ET22-894 z pociągiem pospiesznym 37102
Cegielski z Przemyśla do Poznania (przez Częstochowę, Ostrów Wlkp) opuszcza rzeszowską stację. Tak ten pociąg wygląda z okna rzeszowskiej nastawni, którą w owy weekend można było zwiedzić z okazji Dni Techniki Kolejowej.
Po odczepieniu paru wagonów,
EU07-085 zabiera 63101
Roztocze do Przemyśla.
SU45-173, która jest słynna z zamojskiego malowania (a jednocześnie Zamość słynie z tego typu malowań), niechcący uatrakcyjniła Dni Techniki Kolejowej odbywające się, podobnie jak w wielu innych miastach Polski, także w Rzeszowie.
Łącznik
Roztocza do Zamościa rusza z Rzeszowa. Do Muniny będzie jechał krok w krok za częścią przemyską od której, oprócz trakcji, odróżniają go jeszcze marne wagony.
Prezentowany podczas Dni Techniki Kolejowej stosunkowo nowy wymysł Podkarpackiego ZPRu – wagon 111A z jednym przedziałem przystosowanym do przewozu rowerów. Pomysł wydaje się dobry, choć pewnie każdy by wolał „rowerówkę” z prawdziwego zdarzenia – bezprzedziałową, z drzwiami odskokowo-przesuwnymi.
4-wagonowy pociąg roboczy na LHS z jednym tylko
ST44-2004 przejeżdża sobie przez puszczę w okolicach Nowosielca.
EN57-801 jako pociąg 32438 żwawo pokonuje przestrzeń dzielącą przystanki Rudnik Stróża i Nisko Podwolina.
Widok na byłą stację Kępa.
Szynobus
SA103-012 jako 4418 w drodze do Lublina zjechał właśnie z mostu na Sanie.
À propos Sanu – pociąg pospieszny 31110
San w tym rozkładzie często wygląda tak: ze „stonką” na czele i „bonanzą” w składzie.
W ślad za
Sanem z Rozwadowa ruszyło wahadło do Bogdanki z kilkoma bogdankowymi S200:
S-247 i
S-2122 na czele oraz
S-2127 na popychu.
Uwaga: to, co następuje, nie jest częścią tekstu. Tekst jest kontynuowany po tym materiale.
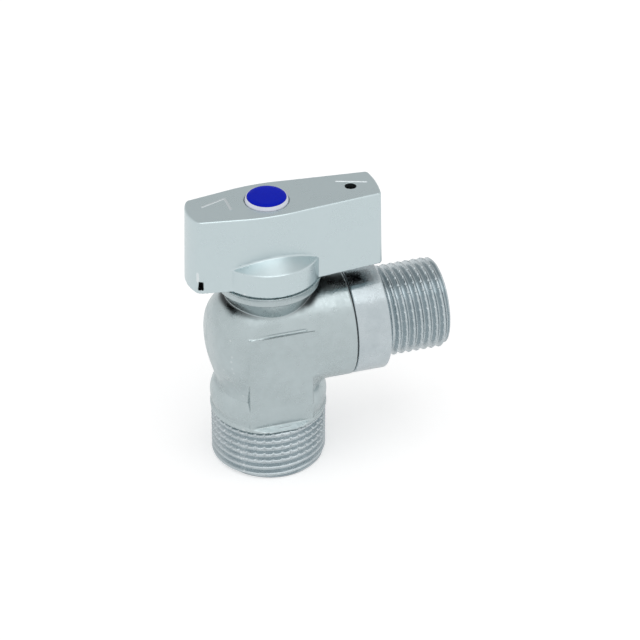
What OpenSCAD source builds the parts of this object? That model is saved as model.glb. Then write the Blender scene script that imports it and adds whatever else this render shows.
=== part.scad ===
// Angle ball valve with a quarter-turn bar handle, drawn in millimetres in the open position.
// The outlet's end face stands on z = 0, +Z is the stem's axis and +X runs out of the inlet.
// The threads are drawn as plain cylinders at their major diameters.

/* [Outlet end] */
// Major diameter of the outlet's G3/4 male thread
outlet_thread_d = 26.44; // [26:0.01:26.8]
// Length of the outlet's thread, up to the collar
outlet_thread_len = 13; // [12:0.1:13.8]
// Inside diameter of the outlet spigot
outlet_bore_d = 18; // [16:0.1:19]
// Diameter of the round collar above the outlet's thread
outlet_collar_d = 26.8; // [26.5:0.1:27.4]
// Height of the collar's straight part
outlet_collar_h = 4.4; // [3.8:0.1:4.8]

/* [Inlet end] */
// Major diameter of the inlet's G1/2 male thread
inlet_thread_d = 20.96; // [20.6:0.01:21.3]
// Distance from the stem's axis to the inlet's end face
inlet_reach = 40.5; // [38.5:0.1:42.5]
// Inside diameter of the inlet spigot
inlet_bore_d = 15; // [13.5:0.1:16]
// Diameter of the inlet connector's round collar
inlet_collar_d = 25.6; // [24.8:0.1:25.8]
// Length of the inlet connector's collar
inlet_collar_len = 8.6; // [7.4:0.1:9.4]
// Depth of the lead-in chamfer on both spigots
thread_lead = 0.45; // [0.3:0.05:0.6]

/* [Body] */
// Height of the inlet's axis above the outlet's end face
axis_height = 32.4; // [31.6:0.1:34]
// Diameter of the barrel that holds the ball
barrel_d = 25.8; // [25.2:0.1:26.6]
// Distance from the stem's axis to the barrel's closed end
closed_end = 14.05; // [13.6:0.05:15]
// Squareness of the barrel's closed end, where 2 is an ellipse
closed_end_power = 2.86; // [2.4:0.02:3.4]
// Distance from the stem's axis to the joint with the inlet connector
joint_x = 17.3; // [16.8:0.1:18.2]
// Diameter of the neck between the barrel and the outlet's collar
neck_d = 24; // [23:0.1:25]
// Width of the flat pad on the front and back of the body
pad_w = 14.8; // [13:0.1:15.6]
// Distance between the two pads' faces
pad_across = 22.4; // [21.8:0.1:23.4]
// Height of the pads' top edges above the inlet's axis
pad_top = 5.9; // [5.2:0.1:6.6]
// Diameter of the boss's flange under the handle
boss_d = 23.6; // [22.6:0.1:24]
// Diameter of the boss where it meets the barrel
boss_root_d = 17.4; // [16.8:0.1:18.4]
// Height of the boss's top above the inlet's axis
boss_top = 16.4; // [16:0.1:17.2]

/* [Ball and stem] */
// Wall of the barrel around the ball's chamber
barrel_wall = 3.05; // [2.8:0.05:3.4]
// Diameter of the ball's two ports, as a share of the ball's diameter
port_share = 0.61; // [0.54:0.01:0.62]
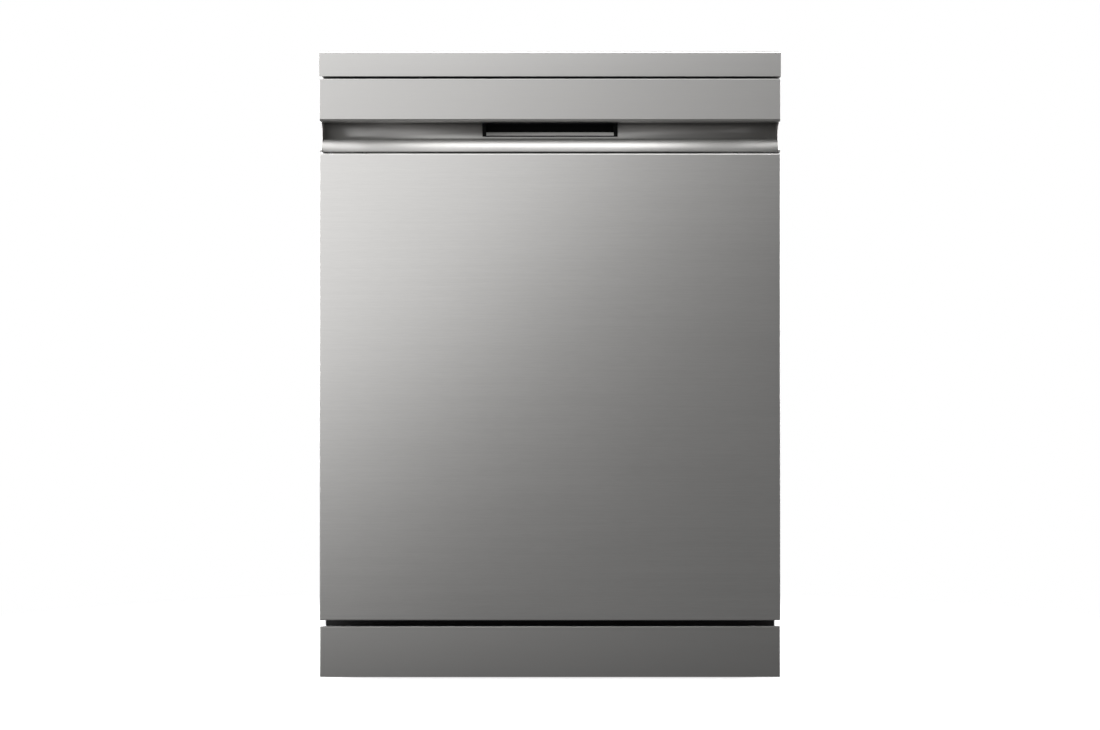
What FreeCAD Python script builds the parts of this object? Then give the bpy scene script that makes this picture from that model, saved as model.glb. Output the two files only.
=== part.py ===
import FreeCAD, Part
import math
import os
from FreeCAD import Vector

# A 600 mm built-under dishwasher in millimetres. +Z is up, the door faces -Y and +X is to the
# right of someone who stands in front. The origin is the centre of the footprint, on the floor.

# ---- overall sizes ----
WIDTH = 598.0
HEIGHT = 815.0
DEPTH = 573.0
HALF_WIDTH = WIDTH / 2
FRONT_Y = -DEPTH / 2
REAR_Y = DEPTH / 2

# ---- sheet and moulding thicknesses ----
PANEL_SHEET = 1.0
CASE_SHEET = 1.5
TUB_SHEET = 1.2
TRIM_WALL = 2.0
MOULDING = 2.5
# WIDE is past everything; a sliver under CRUMB cubic millimetres is dropped when a sheet is divided
WIDE = 2000.0
CRUMB = 5.0

# ---- shared small sizes: how far a cutter runs past a face, how near counts as in a plane, the
# ---- slope of an upright edge, how far joined pieces reach into each other, a plain rounding
PAST = 1.0
NEAR = 0.01
STEEP = 0.9
SINK = 0.5
ROUND = 2.0

# ---- front: plinth, door, fascia and top trim, from the floor up ----
PLINTH_LOW = 2.0
PLINTH_TOP = 68.0
PLINTH_SETBACK = 3.5
PLINTH_SHEET = 2.0
PLINTH_FLANGE = 7.0
DOOR_GAP = 8.0
TRIM_HEIGHT = 33.0
TRIM_OVERHANG = 1.0
TRIM_DEPTH = 46.0
TOP_GAP = 3.0
FASCIA_HEIGHT = 55.0
RECESS_HEIGHT = 42.0
SEAM = 2.0
DOOR_LOW = PLINTH_TOP + DOOR_GAP
TRIM_LOW = HEIGHT - TRIM_HEIGHT
FASCIA_TOP = TRIM_LOW - TOP_GAP
FASCIA_LOW = FASCIA_TOP - FASCIA_HEIGHT
RECESS_LOW = FASCIA_LOW - RECESS_HEIGHT + SEAM
PANEL_TOP = RECESS_LOW - SEAM
PANEL_RETURN = 20.0
PANEL_EDGE_R = 1.4
FASCIA_BEVEL = 2.5
TRIM_EDGE_R = 3.0
PLINTH_TAB_INSET = 90.0
PLINTH_TAB = 30.0
PLINTH_TAB_RISE = 10.0
PLINTH_TAB_SHEET = 2.0

# ---- door thickness, hinge axis and inner liner ----
HINGE_SETBACK = 24.5
HINGE_RISE = 54.0
LINER_OFFSET = 25.0
HINGE_Y = FRONT_Y + HINGE_SETBACK
HINGE_Z = DOOR_LOW + HINGE_RISE
LINER_Y = HINGE_Y + LINER_OFFSET
LINER_HALF = HALF_WIDTH - 13.0
LINER_LOW_HALF = HALF_WIDTH - 31.0
LINER_LOW = DOOR_LOW + 8.0
LINER_TOP = FASCIA_TOP - 3.5
FLANGE_Y = FRONT_Y + PANEL_RETURN
SWING_RADIUS = math.hypot(LINER_OFFSET, HINGE_RISE)
SWING_ROOM = 4.0
SWING_CLEAR_Y = HINGE_Y + SWING_RADIUS + SWING_ROOM
STACK_FIT = 0.2
LINER_STEP_RISE = 28.0
LINER_OVERLAP = 5.0
LINER_RELIEF = 4.0
LINER_RELIEF_RISE = 8.0
CUP_ROOM = 0.6
FACE_CUT = 3.0
CORNER_RELIEF = 3.0
KEEPER_ROOM = 9.0
KEEPER_DROP = 6.0

# ---- handle recess and its grip cup ----
RECESS_DEPTH = 32.0
RECESS_BEND_R = 10.0
RECESS_SLOPE = 20.0
RECESS_LIP_R = 3.0
RECESS_LIP_SET = 0.5
RECESS_SHEET = 1.2
RECESS_BACK_Y = FRONT_Y + RECESS_DEPTH
END_CAP = 3.0
END_CAP_RAKE = 22.0
GRIP_HALF = 83.5
GRIP_FRAME = 5.0
GRIP_FRAME_PROUD = 1.2
GRIP_WALL = 1.5
GRIP_LOW = FASCIA_LOW - 17.5
GRIP_TOP = FASCIA_LOW + 8.0
GRIP_DEPTH = 12.5
RECESS_LIP_RISE = 1.0
RECESS_TOP_RUN = 6.0
RECESS_CUT = 5.0
END_CAP_BACK = 5.0
END_CAP_NOSE = 3.0
GRIP_FRAME_RISE = 4.0
FASCIA_BACK = 3.0
FASCIA_OPEN = 1.5

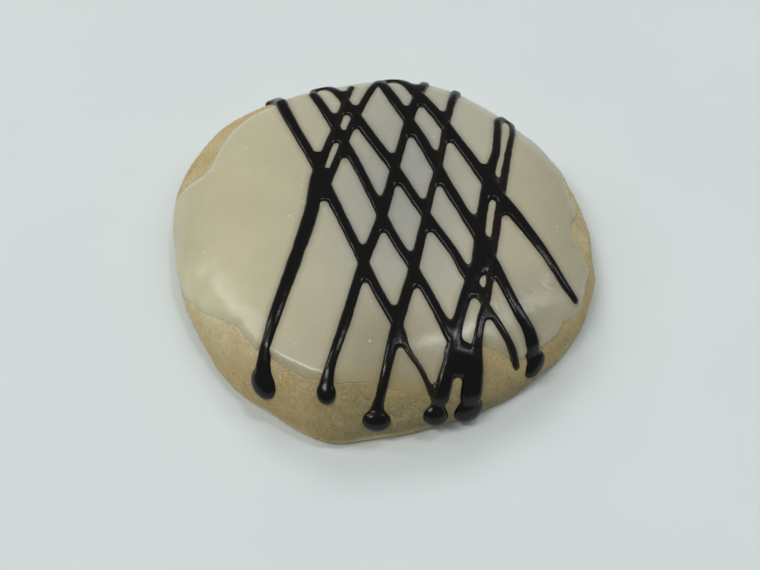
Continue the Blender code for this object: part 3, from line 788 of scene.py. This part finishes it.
# Where a falling stroke crosses a rising one: (point, heading of the front web, half width,
# sine of half the angle between them, whether the strand is a fine one)
def crossings(lines):
    found = []
    falling = [line for name, line in lines.items() if name.startswith("falling")]
    rising = [(line, name in drizzle["fineStrands"]) for name, line in lines.items()
              if name.startswith("rising")]
    for a in falling:
        for b, fine in rising:
            gap = np.hypot(a[:, None, 0] - b[None, :, 0], a[:, None, 1] - b[None, :, 1])
            i, j = np.unravel_index(np.argmin(gap), gap.shape)
            inner = 3 < i < len(a) - 4 and 3 < j < len(b) - 4
            if gap[i, j] > drizzle["crossingGap"] or not inner:
                continue
            headings = [line[k + 3, :2] - line[k - 3, :2] for line, k in ((a, i), (b, j))]
            headings = [heading / np.linalg.norm(heading) for heading in headings]
            forward = headings[0] + headings[1]
            forward = forward / np.linalg.norm(forward)
            sine = math.sqrt(1 - headings[0].dot(forward) ** 2)
            half = (a[i, 2] + b[j, 2]) / 2 + drizzle["spread"]
            if sine > drizzle["leastSine"]:
                found.append(((a[i, :2] + b[j, :2]) / 2, forward, half, sine, fine))
    return found


# A web, a strand or a bead is a row of (points, radii, outward normals, nominal half widths, kind),
# and its kind is 0 for a common strand, 1 for a fine one and 2 for a bead
def webRows(lines):
    rows = []
    for spot, heading, half, sine, fine in crossings(lines):
        for forward, web in ((heading, drizzle["frontWeb"]), (-heading, drizzle["backWeb"])):
            tip = web * (1 - sine) + drizzle["webTip"]
            length = min((half + web) / sine - web, drizzle["longestWeb"]) - 0.7 * tip
            t = np.linspace(0, 1, 12)
            path = spot + forward * (t * length)[:, None]
            ground, normal = groundUnder(path[:, 0], path[:, 1])
            pooled = half * (drizzle["pool"] if not fine else 1.0)
            width = pooled + (tip - pooled) * t
            # raised as it narrows, so that its top stays level with the strands'
            level = drizzle["standing"] * np.clip(half - width, -0.3, 0.75 * width)
            rows.append((ground + normal * level[:, None], width, normal, width + 0.3, 1.0 if fine else 0.0))
    return rows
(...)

Do Rozwadowa (normalnego, pasażerskiego) pociąg dojechał z
S-247 i
S-2127 na czele oraz
S-2122 na popychu. Że też im się to opłaca...
Stali pasażerowie 4413 są już zapewne przyzwyczajeni, że jak jedzie
SA107-01, to z toalety będą mogli skorzystać dopiero po dotarciu do celu podróży.
Obrazek jak z przeszłości –
ET22-199 z oryginalnymi reflektorami, zabytkowym malowaniem i archaicznym zawieszeniem wózków ciągnie skład PKP Cargo z węglem dla połanieckiej elektrociepłowni. Pociąg właśnie pokonuje ostatni odcinek swojej trasy – linię nr 75 Rytwiany - Połaniec.
13109
Solina, przesunięta w rozkładzie o pół godziny (powód: remonty), ciągnięta przez
ET22-307, opuszcza rejon ostatnich zabudowań Stalowej Woli.
ET22-562 z eszelonem, czyli składem wojskowym, z Nowej Dęby, który to skład przejął w Rozwadowie Towarowym, mija przejazd przy ul. Sosnowej na granicy obszaru Stalowej Woli.
Wśród maszyn sprowadzanych z zagranicy przez polskich przewoźników są lokomotywy „spokrewnione” z niegdysiejszymi EU05. Jedna z nich,
182 147, wjeżdża na stację Stalowa Wola Południe w towarzystwie już całkowicie polskiego
ET21-23.
Czynny eksponat,
Ls40-4572 należąca do Polskiego Stowarzyszenia Miłośników Kolei, prezentuje się przed halą zarządzanej przez PSMK parowozowni.
Długo oczekiwany nowy polski pociąg – dalekobieżny zespół trakcyjny
ED74-001 (złączony z ED74-002) zakupiony przez Przewozy Regionalne, który obsługuje połączenia Warszawa-Łódź (tutaj akurat pospieszną Prząśniczkę), musi parę dobrych minut czekać pod semaforem drogowskazowym przed stacją Skierniewice. Powodem jest oczywiście prowadzony remont jednej z niewielu (jak na stację tej wielkości) krawędzi peronowych.
Zamiast SA103, tym razem jako pociąg 4418 jedzie
SA107-01. Po wyruszeniu ze stacji początkowej, mija stalowowolską Elektrownię, aby dotrzeć do przystanku Stalowa Wola.